JR. Now that I’ve reached an age when I can look back so far, I’m amazed at what a fifty or sixty-year span looks like.  For me, to pick up on the terms you mention, the involvement in the early 1960s with “deep image” now appears as an attempt to extend some of the concerns of our Surrealist predecessors and by doing that to revitalize simultaneously the imagism and objectivism of an earlier American avant-garde.  A few years into that and prodded by conversations with Kelly and Duncan among others, I saw the depth in deep image as connected also to a deeper past, and that in turn would lead me, by research and translation, to what I came to call ethnopoetics.  I had been fascinated from early on by translation and by writing in part or in whole through the work of others – the anthologies as one way to do that and translation as another.  My contribution here was the idea of “total translation” (translating sound and event as well as meaning) but also still other forms of what Haroldo de Campos called “transcreation” and I called “othering.”  I also felt impelled to open the field further – as far as I could take it – to include previously excluded, even despised voices, “outside & subterranean,” where I felt the language of poetry speaking through them.  There was in that something like what Duncan had called “a symposium of the whole” and that I’ve recently been speaking of as an omnipoetics.

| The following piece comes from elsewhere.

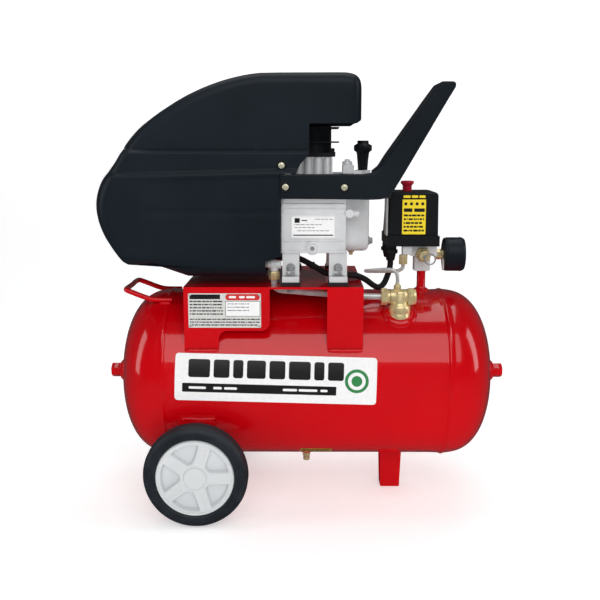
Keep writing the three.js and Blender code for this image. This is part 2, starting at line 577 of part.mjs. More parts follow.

So, much of what I’m saying here is directed today against the renewed forms of racism and ethnicism that we see rising around us – a call now, as it was fifty years ago – to welcome the diversity of poetries and lives that our own writing and gathering can help to advance.  This is a continuing process, as I see it, and not restricted at all to the smaller field of poetry.  That field however is where I chose to test my powers and to help construct (who knows?) a kind of model for the world at large.